▶ Description of the task: Print the data exactly, leaving nothing out.

▶ Source material:
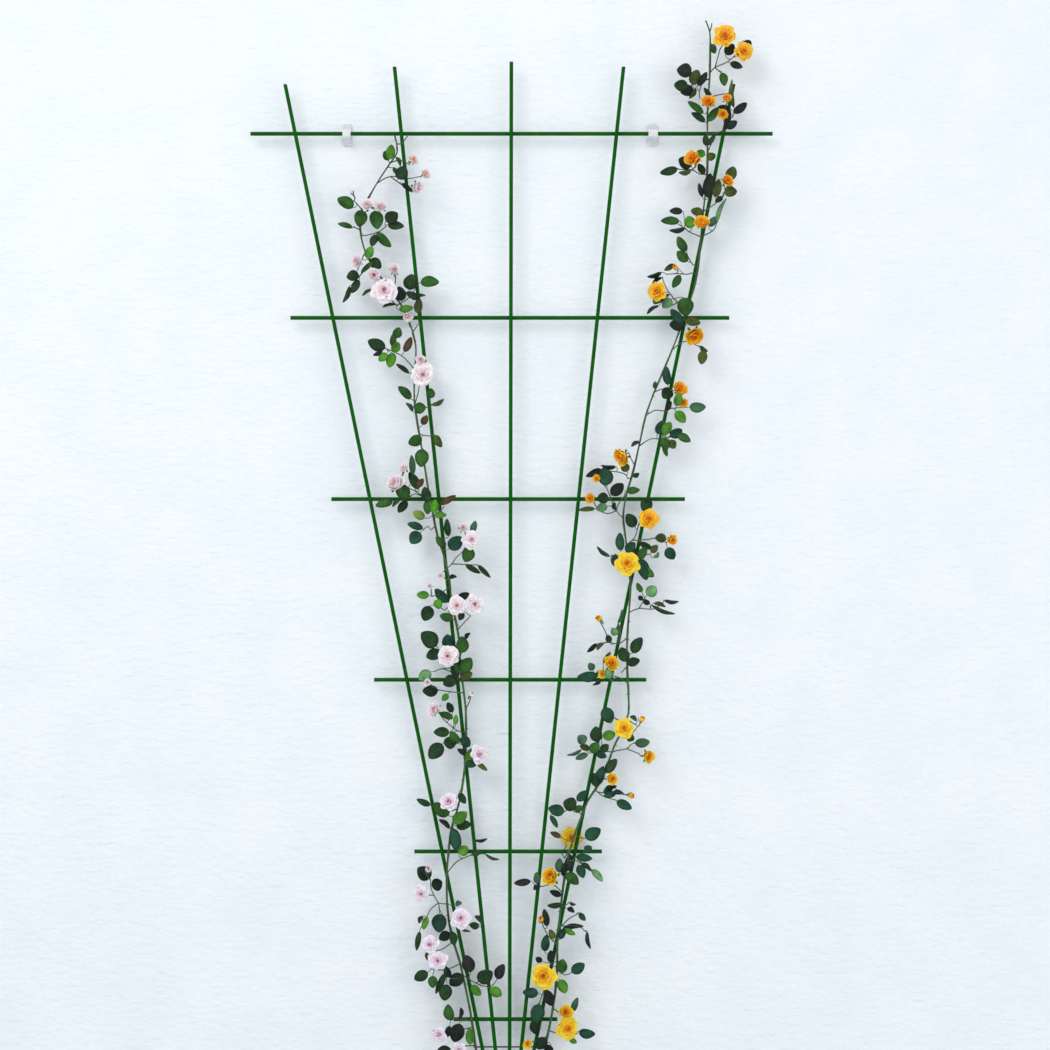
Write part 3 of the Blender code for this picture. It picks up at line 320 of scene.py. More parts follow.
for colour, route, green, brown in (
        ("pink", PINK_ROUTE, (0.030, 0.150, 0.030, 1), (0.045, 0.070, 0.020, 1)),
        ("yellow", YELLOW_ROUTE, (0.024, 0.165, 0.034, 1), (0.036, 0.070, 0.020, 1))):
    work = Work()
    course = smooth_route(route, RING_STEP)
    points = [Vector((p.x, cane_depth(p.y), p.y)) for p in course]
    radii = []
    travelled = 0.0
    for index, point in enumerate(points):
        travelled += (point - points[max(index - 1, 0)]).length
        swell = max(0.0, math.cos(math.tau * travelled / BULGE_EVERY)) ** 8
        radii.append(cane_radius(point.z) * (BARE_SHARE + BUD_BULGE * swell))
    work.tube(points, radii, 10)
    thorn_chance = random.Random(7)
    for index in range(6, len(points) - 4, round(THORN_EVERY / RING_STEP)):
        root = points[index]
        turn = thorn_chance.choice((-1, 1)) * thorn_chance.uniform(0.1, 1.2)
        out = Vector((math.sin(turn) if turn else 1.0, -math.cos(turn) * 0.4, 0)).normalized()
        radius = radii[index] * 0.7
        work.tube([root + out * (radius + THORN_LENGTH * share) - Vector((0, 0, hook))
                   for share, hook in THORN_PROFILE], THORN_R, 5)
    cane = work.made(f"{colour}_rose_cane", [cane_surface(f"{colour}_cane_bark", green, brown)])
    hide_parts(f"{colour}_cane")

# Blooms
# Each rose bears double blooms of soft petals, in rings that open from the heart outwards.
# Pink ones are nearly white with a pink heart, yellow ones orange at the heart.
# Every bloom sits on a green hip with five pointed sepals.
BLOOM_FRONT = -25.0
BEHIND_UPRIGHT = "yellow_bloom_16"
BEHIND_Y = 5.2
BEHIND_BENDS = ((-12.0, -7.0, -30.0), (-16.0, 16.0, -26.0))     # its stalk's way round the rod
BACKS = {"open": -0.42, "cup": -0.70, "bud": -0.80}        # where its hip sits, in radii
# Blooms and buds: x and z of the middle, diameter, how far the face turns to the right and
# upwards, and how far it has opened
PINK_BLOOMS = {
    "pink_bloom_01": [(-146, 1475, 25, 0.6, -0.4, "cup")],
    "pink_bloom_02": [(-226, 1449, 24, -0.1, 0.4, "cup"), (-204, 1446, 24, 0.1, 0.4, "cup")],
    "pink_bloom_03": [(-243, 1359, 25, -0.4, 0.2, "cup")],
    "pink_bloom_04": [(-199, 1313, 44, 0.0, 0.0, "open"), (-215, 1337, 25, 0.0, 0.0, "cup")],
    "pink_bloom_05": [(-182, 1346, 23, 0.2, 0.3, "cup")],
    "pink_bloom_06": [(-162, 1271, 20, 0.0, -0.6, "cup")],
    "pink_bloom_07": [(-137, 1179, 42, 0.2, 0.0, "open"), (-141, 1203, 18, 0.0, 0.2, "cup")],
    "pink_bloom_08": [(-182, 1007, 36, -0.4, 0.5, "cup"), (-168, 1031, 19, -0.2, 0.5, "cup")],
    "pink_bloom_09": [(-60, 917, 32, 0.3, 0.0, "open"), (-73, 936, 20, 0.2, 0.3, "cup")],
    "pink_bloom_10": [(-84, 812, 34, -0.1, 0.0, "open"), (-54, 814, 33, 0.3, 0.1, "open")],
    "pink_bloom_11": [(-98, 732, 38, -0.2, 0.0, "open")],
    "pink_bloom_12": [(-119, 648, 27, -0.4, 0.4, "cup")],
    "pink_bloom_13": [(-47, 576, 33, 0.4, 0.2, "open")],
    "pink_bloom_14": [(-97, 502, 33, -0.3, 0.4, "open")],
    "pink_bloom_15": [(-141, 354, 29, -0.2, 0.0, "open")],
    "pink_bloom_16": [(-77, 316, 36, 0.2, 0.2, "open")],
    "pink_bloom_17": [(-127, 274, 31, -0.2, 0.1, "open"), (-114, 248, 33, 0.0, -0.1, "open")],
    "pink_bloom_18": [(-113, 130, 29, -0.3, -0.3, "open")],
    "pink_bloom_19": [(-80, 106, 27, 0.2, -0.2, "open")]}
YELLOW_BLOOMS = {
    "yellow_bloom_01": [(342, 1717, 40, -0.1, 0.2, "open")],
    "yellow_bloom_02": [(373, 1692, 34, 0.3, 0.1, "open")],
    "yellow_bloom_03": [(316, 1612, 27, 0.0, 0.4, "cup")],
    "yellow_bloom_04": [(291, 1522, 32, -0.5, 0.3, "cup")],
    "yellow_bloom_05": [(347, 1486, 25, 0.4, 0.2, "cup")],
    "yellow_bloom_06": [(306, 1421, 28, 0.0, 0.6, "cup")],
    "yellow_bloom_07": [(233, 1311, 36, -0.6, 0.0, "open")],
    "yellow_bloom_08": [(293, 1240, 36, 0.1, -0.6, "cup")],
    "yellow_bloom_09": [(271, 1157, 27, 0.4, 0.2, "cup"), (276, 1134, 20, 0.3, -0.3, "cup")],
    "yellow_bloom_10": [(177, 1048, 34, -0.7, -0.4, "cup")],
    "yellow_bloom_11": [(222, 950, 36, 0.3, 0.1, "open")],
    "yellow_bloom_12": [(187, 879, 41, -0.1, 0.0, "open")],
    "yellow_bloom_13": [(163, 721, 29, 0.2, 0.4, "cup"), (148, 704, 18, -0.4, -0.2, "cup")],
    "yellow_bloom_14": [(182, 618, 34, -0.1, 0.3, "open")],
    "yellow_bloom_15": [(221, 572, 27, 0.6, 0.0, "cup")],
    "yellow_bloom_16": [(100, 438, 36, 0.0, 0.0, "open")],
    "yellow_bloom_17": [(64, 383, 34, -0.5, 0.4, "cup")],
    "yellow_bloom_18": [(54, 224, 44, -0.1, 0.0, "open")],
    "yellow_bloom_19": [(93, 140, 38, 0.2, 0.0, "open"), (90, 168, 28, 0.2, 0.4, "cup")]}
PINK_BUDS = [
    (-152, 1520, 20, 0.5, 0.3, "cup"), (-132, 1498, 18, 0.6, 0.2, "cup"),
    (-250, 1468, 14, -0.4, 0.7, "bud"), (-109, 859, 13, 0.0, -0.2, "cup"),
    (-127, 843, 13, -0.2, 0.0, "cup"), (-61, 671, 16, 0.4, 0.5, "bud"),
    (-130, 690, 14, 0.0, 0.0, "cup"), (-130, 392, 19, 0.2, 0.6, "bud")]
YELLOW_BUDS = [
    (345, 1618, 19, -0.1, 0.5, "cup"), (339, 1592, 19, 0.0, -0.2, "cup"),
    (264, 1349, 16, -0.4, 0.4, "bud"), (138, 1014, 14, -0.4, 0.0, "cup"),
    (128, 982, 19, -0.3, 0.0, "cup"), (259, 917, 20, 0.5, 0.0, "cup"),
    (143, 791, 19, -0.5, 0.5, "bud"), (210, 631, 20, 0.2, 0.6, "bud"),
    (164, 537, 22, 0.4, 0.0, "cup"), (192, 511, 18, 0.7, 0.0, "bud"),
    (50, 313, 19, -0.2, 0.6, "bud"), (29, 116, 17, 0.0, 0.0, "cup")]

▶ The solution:
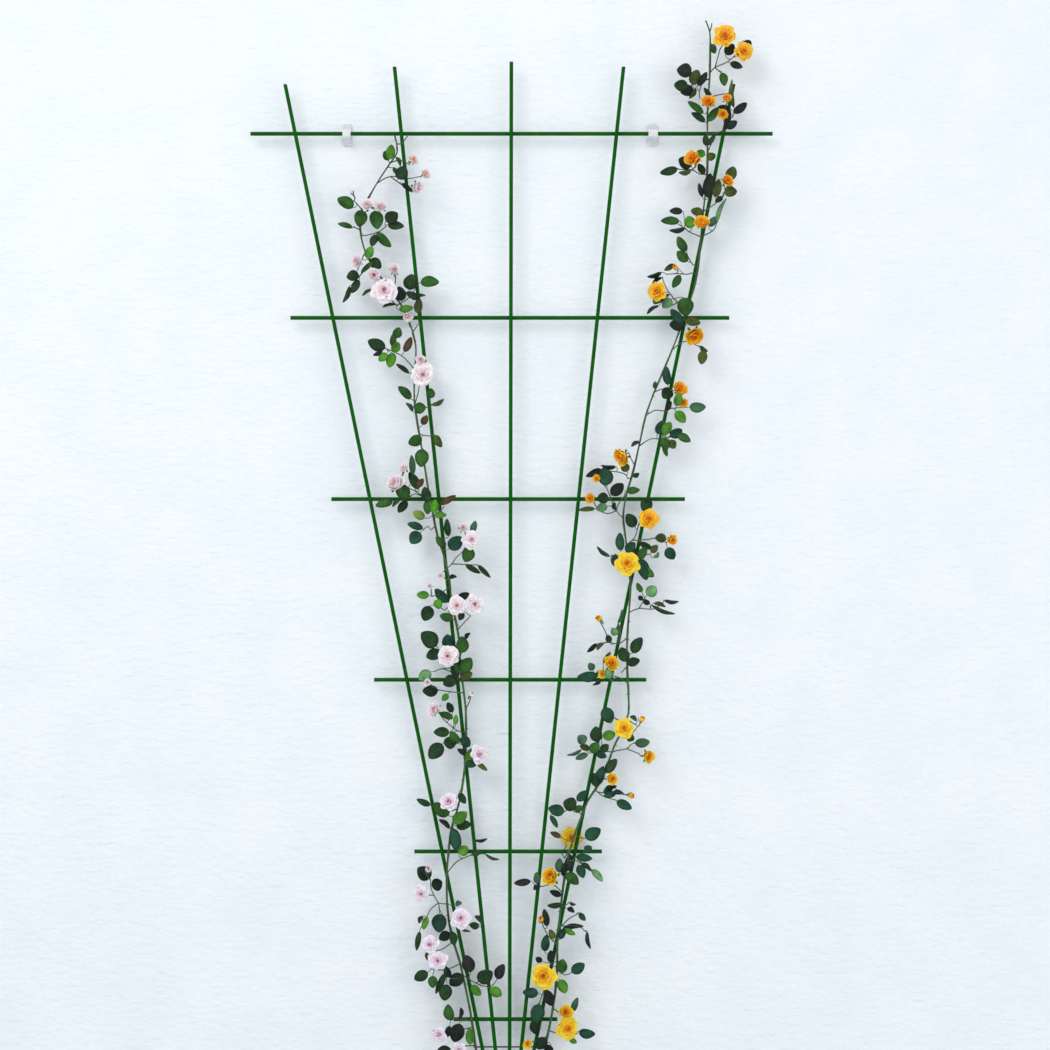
Write part 3 of the Blender code for this picture. It picks up at line 320 of scene.py. More parts follow.
for colour, route, green, brown in (
        ("pink", PINK_ROUTE, (0.030, 0.150, 0.030, 1), (0.045, 0.070, 0.020, 1)),
        ("yellow", YELLOW_ROUTE, (0.024, 0.165, 0.034, 1), (0.036, 0.070, 0.020, 1))):
    work = Work()
    course = smooth_route(route, RING_STEP)
    points = [Vector((p.x, cane_depth(p.y), p.y)) for p in course]
    radii = []
    travelled = 0.0
    for index, point in enumerate(points):
        travelled += (point - points[max(index - 1, 0)]).length
        swell = max(0.0, math.cos(math.tau * travelled / BULGE_EVERY)) ** 8
        radii.append(cane_radius(point.z) * (BARE_SHARE + BUD_BULGE * swell))
    work.tube(points, radii, 10)
    thorn_chance = random.Random(7)
    for index in range(6, len(points) - 4, round(THORN_EVERY / RING_STEP)):
        root = points[index]
        turn = thorn_chance.choice((-1, 1)) * thorn_chance.uniform(0.1, 1.2)
        out = Vector((math.sin(turn) if turn else 1.0, -math.cos(turn) * 0.4, 0)).normalized()
        radius = radii[index] * 0.7
        work.tube([root + out * (radius + THORN_LENGTH * share) - Vector((0, 0, hook))
                   for share, hook in THORN_PROFILE], THORN_R, 5)
    cane = work.made(f"{colour}_rose_cane", [cane_surface(f"{colour}_cane_bark", green, brown)])
    hide_parts(f"{colour}_cane")

# Blooms
# Each rose bears double blooms of soft petals, in rings that open from the heart outwards.
# Pink ones are nearly white with a pink heart, yellow ones orange at the heart.
# Every bloom sits on a green hip with five pointed sepals.
BLOOM_FRONT = -25.0
BEHIND_UPRIGHT = "yellow_bloom_16"
BEHIND_Y = 5.2
BEHIND_BENDS = ((-12.0, -7.0, -30.0), (-16.0, 16.0, -26.0))     # its stalk's way round the rod
BACKS = {"open": -0.42, "cup": -0.70, "bud": -0.80}        # where its hip sits, in radii
# Blooms and buds: x and z of the middle, diameter, how far the face turns to the right and
# upwards, and how far it has opened
PINK_BLOOMS = {
    "pink_bloom_01": [(-146, 1475, 25, 0.6, -0.4, "cup")],
    "pink_bloom_02": [(-226, 1449, 24, -0.1, 0.4, "cup"), (-204, 1446, 24, 0.1, 0.4, "cup")],
    "pink_bloom_03": [(-243, 1359, 25, -0.4, 0.2, "cup")],
    "pink_bloom_04": [(-199, 1313, 44, 0.0, 0.0, "open"), (-215, 1337, 25, 0.0, 0.0, "cup")],
    "pink_bloom_05": [(-182, 1346, 23, 0.2, 0.3, "cup")],
    "pink_bloom_06": [(-162, 1271, 20, 0.0, -0.6, "cup")],
    "pink_bloom_07": [(-137, 1179, 42, 0.2, 0.0, "open"), (-141, 1203, 18, 0.0, 0.2, "cup")],
    "pink_bloom_08": [(-182, 1007, 36, -0.4, 0.5, "cup"), (-168, 1031, 19, -0.2, 0.5, "cup")],
    "pink_bloom_09": [(-60, 917, 32, 0.3, 0.0, "open"), (-73, 936, 20, 0.2, 0.3, "cup")],
    "pink_bloom_10": [(-84, 812, 34, -0.1, 0.0, "open"), (-54, 814, 33, 0.3, 0.1, "open")],
    "pink_bloom_11": [(-98, 732, 38, -0.2, 0.0, "open")],
    "pink_bloom_12": [(-119, 648, 27, -0.4, 0.4, "cup")],
    "pink_bloom_13": [(-47, 576, 33, 0.4, 0.2, "open")],
    "pink_bloom_14": [(-97, 502, 33, -0.3, 0.4, "open")],
    "pink_bloom_15": [(-141, 354, 29, -0.2, 0.0, "open")],
    "pink_bloom_16": [(-77, 316, 36, 0.2, 0.2, "open")],
    "pink_bloom_17": [(-127, 274, 31, -0.2, 0.1, "open"), (-114, 248, 33, 0.0, -0.1, "open")],
    "pink_bloom_18": [(-113, 130, 29, -0.3, -0.3, "open")],
    "pink_bloom_19": [(-80, 106, 27, 0.2, -0.2, "open")]}
YELLOW_BLOOMS = {
    "yellow_bloom_01": [(342, 1717, 40, -0.1, 0.2, "open")],
    "yellow_bloom_02": [(373, 1692, 34, 0.3, 0.1, "open")],
    "yellow_bloom_03": [(316, 1612, 27, 0.0, 0.4, "cup")],
    "yellow_bloom_04": [(291, 1522, 32, -0.5, 0.3, "cup")],
    "yellow_bloom_05": [(347, 1486, 25, 0.4, 0.2, "cup")],
    "yellow_bloom_06": [(306, 1421, 28, 0.0, 0.6, "cup")],
    "yellow_bloom_07": [(233, 1311, 36, -0.6, 0.0, "open")],
    "yellow_bloom_08": [(293, 1240, 36, 0.1, -0.6, "cup")],
    "yellow_bloom_09": [(271, 1157, 27, 0.4, 0.2, "cup"), (276, 1134, 20, 0.3, -0.3, "cup")],
    "yellow_bloom_10": [(177, 1048, 34, -0.7, -0.4, "cup")],
    "yellow_bloom_11": [(222, 950, 36, 0.3, 0.1, "open")],
    "yellow_bloom_12": [(187, 879, 41, -0.1, 0.0, "open")],
    "yellow_bloom_13": [(163, 721, 29, 0.2, 0.4, "cup"), (148, 704, 18, -0.4, -0.2, "cup")],
    "yellow_bloom_14": [(182, 618, 34, -0.1, 0.3, "open")],
    "yellow_bloom_15": [(221, 572, 27, 0.6, 0.0, "cup")],
    "yellow_bloom_16": [(100, 438, 36, 0.0, 0.0, "open")],
    "yellow_bloom_17": [(64, 383, 34, -0.5, 0.4, "cup")],
    "yellow_bloom_18": [(54, 224, 44, -0.1, 0.0, "open")],
    "yellow_bloom_19": [(93, 140, 38, 0.2, 0.0, "open"), (90, 168, 28, 0.2, 0.4, "cup")]}
PINK_BUDS = [
    (-152, 1520, 20, 0.5, 0.3, "cup"), (-132, 1498, 18, 0.6, 0.2, "cup"),
    (-250, 1468, 14, -0.4, 0.7, "bud"), (-109, 859, 13, 0.0, -0.2, "cup"),
    (-127, 843, 13, -0.2, 0.0, "cup"), (-61, 671, 16, 0.4, 0.5, "bud"),
    (-130, 690, 14, 0.0, 0.0, "cup"), (-130, 392, 19, 0.2, 0.6, "bud")]
YELLOW_BUDS = [
    (345, 1618, 19, -0.1, 0.5, "cup"), (339, 1592, 19, 0.0, -0.2, "cup"),
    (264, 1349, 16, -0.4, 0.4, "bud"), (138, 1014, 14, -0.4, 0.0, "cup"),
    (128, 982, 19, -0.3, 0.0, "cup"), (259, 917, 20, 0.5, 0.0, "cup"),
    (143, 791, 19, -0.5, 0.5, "bud"), (210, 631, 20, 0.2, 0.6, "bud"),
    (164, 537, 22, 0.4, 0.0, "cup"), (192, 511, 18, 0.7, 0.0, "bud"),
    (50, 313, 19, -0.2, 0.6, "bud"), (29, 116, 17, 0.0, 0.0, "cup")]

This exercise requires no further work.